Where it goes sour is the “training.” There seems to be a seemingly endless and frustratingly vague (or not even mentioned) list of reasons as to why students won’t “make the cut” and are thus expelled (or whatever) from the academy. Not only are readers not typically given clear reasons as to why students are expelled (making it hard to feel like our main character, Evie, might be in danger of expulsion for her actions), but this seems like a complete waste of able-bodied citizens. Even if the students don’t meet whatever wacky, made up standards the school staff holds them to during training, couldn’t they be used in another capacity to help fight the witches? We’re told several times throughout the story that different parts of the realm are falling to the witches’ power – don’t they want every person to help, in whatever way they can? Instead, those students who are expelled are just sent back home to whatever war-torn country they were from, to possibly be captured by witches or otherwise endangered. Perhaps mankind wouldn’t be losing the battle to the witches if they actually utilized all those who were willing to assist?
The other portion of my gripe with the training is what they’re actually training students to do. There are some courses here and there, like history, and dressmaking (I won’t go into my issues with this portion of the story), but the majority of the courses seemed to be physical, like wall climbing, pushing carriages up muddy hills, jumping out of towers onto horseback, some physical combat, and mild team-building exercises. While these classes likely foster discipline and maybe courage, I was left wondering where the kindness and compassion came into play. Students are encouraged to compete against each other and when dishonesty occurs, the staff doesn’t bother to stop it. Yet readers are told that some of a Princess’s greatest weapons are Kindness and Compassion (these give her magical heart magic somehow!) and I was left wondering why the academy did nothing to foster these aspects.
Perhaps I’m being too picky, but since the premise of the book is based on attendance at the academy shaping True Princesses, I was bothered by what felt like a lack of thought.

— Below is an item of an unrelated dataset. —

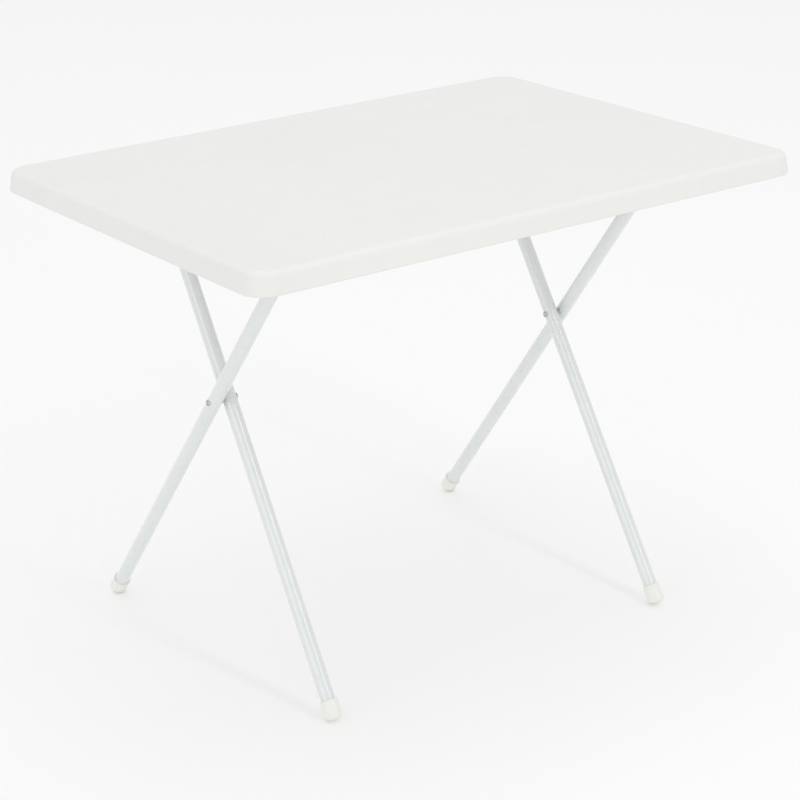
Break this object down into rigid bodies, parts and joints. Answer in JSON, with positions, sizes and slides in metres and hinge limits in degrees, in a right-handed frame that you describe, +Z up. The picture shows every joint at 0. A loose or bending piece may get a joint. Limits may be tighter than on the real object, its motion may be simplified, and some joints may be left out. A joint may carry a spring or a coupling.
{
  "type": "folding table",
  "caption": "White moulded resin folding table with rounded corners on two crossing U-shaped steel tube leg frames that close like scissors under the top.",
  "frame": {"origin": "on the floor under the centre of the tabletop", "axes": "+X along the tabletop's long side, +Y along its short side towards the side where the outer leg frame's feet stand, +Z up"},
  "size_m": [0.787, 0.57, 0.6],
  "materials": {
    "top_resin": "smooth satin-gloss moulded resin, warm white",
    "leg_paint": "gloss powder coat, cool white",
    "foot_plastic": "smooth ivory plastic",
    "rivet_steel": "zinc-plated rolled steel",
    "washer_nylon": "matte dark nylon",
    "bracket_plastic": "matte off-white moulded nylon",
    "screw_steel": "zinc-plated steel"
  },
  "bodies": {
    "table": {"tabletop": "top_resin", "pivot_clip_left": "bracket_plastic", "pivot_clip_right": "bracket_plastic", "retaining_hook_left": "bracket_plastic", "retaining_hook_right": "bracket_plastic", "pivot_clip_screws": "screw_steel", "hook_screws": "screw_steel"},
    "outer_legs": {"outer_leg_frame": "leg_paint", "foot_cap_outer_left": "foot_plastic", "foot_cap_outer_right": "foot_plastic", "rivet_left": "rivet_steel", "rivet_right": "rivet_steel", "spacer_washer_left": "washer_nylon", "spacer_washer_right": "washer_nylon"},
    "inner_legs": {"inner_leg_frame": "leg_paint", "foot_cap_inner_left": "foot_plastic", "foot_cap_inner_right": "foot_plastic"}
  },
  "joints": [
    {"name": "leg_swing", "type": "hinge", "parent": "table", "child": "outer_legs", "pos_m": [0, -0.16949, 0.58], "axis": [1, 0, 0], "range_deg": [-32.7, 50]},
    {"name": "scissor", "type": "hinge", "parent": "outer_legs", "child": "inner_legs", "pos_m": [0, 0.0119, 0.347], "axis": [1, 0, 0], "range_deg": [0, 69.5]}
  ],
  "couplings": [
    {"joint": "leg_swing", "follows": "scissor", "ratio": -0.47}
  ]
}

This turned into more of a rant than intended, so I’ll just touch lightly on my other concerns:
-There’s a boy princess, Basil: his mother has like twenty-something sons and really wanted Basil to be trained as a princess (read: be born a girl?), so he was assigned to their ranks, rather than those of the knights. This was an interesting concept, but rather than infuse any themes or morals, or even any interest in this topic, Basil was merely a boy who hung out with all the girls.

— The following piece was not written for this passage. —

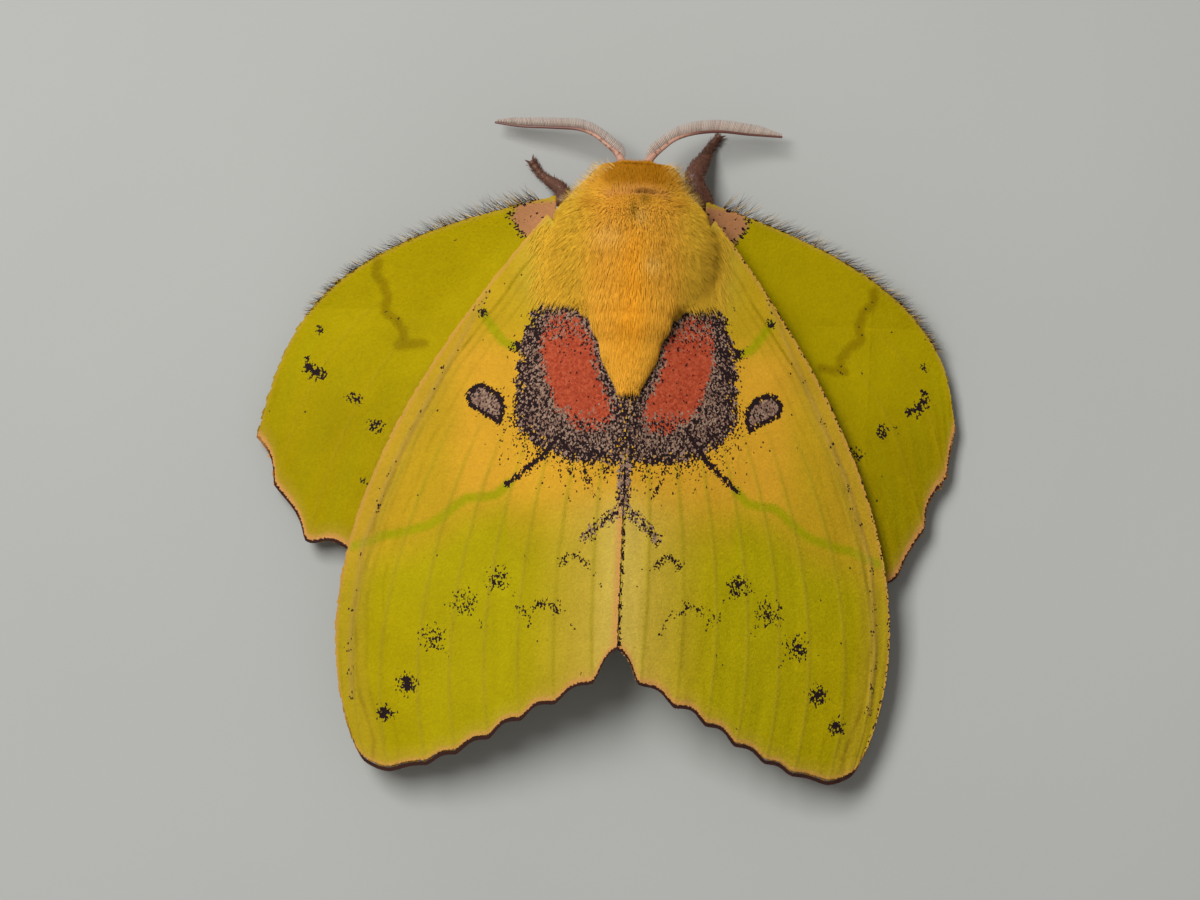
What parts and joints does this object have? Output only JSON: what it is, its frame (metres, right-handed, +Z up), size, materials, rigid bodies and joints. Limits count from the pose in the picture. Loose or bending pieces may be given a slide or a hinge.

-Evie’s “family”: to avoid potential spoilers, I’ll just say that Evie wasn’t raised by humans. She stumbles out of the woods wearing “only spider webs” (I also wonder about that…) and readers are told her time at the academy is her first interaction with humans ever. Well, it sure didn’t feel like it. Aside from her strange sleeping habits, Evie has no issues adjusting to the human lifestyle and doesn’t seem to stick out at all due to her alternative parentage. I feel like her character, which fell flat for me, could have benefited from some struggles due to trying to adjust to “normal” life. Also…how did she learn how to read!? Or for that matter, use a toilet (or latrine or whatever they use) and wear clothing, and wouldn’t she be amazed or maybe freaked out by the different food choices she has? What about human speech, how did she learn that? I have a million questions about the way she was raised and how it could have possibly resulted in her being a well-adjusted human.
-Evie’s “powers”: she has two random moments in the book where she suddenly exhibits powers that her “family” have naturally. She briefly puzzles about why this is happening, as it happens, then gives is no further thought and readers aren’t given any clue as to whether she could potentially develop different magic, other than that of the True Heart of a True Princess. Again, her character really would have benefited from the complexity of displaying a different form of magic than her fellow students.
All this being said (whew, I sure said a lot!), I didn’t dislike this book. It was pretty fun to read and I enjoyed the idea, as well as the entire princess lore. Here we have a book where Cinderella, Snow White and other famous princesses are real – they’re prior students of the academy, all trained to fight the witches. Some princesses are still on the battlefront while our main character is in training. I liked that all these women existed in one universe. Plus, battle princesses! I also enjoyed the final twist to Evie’s backstory, which at least gave her past some interesting layers, even if I didn’t find her to be an engaging protagonist.
Also, the Scholastic edition’s cover art is on point!
There’s a sequel coming out in June of this year. I’m not sure if I’ll read it – perhaps if Scholastic comes out with a matching edition, then I’ll add it to my collection. Overall, I really wish more time had been spent in developing Larson’s great ideas. But this is an easy read and probably fairly enjoyable for young fantasy fans.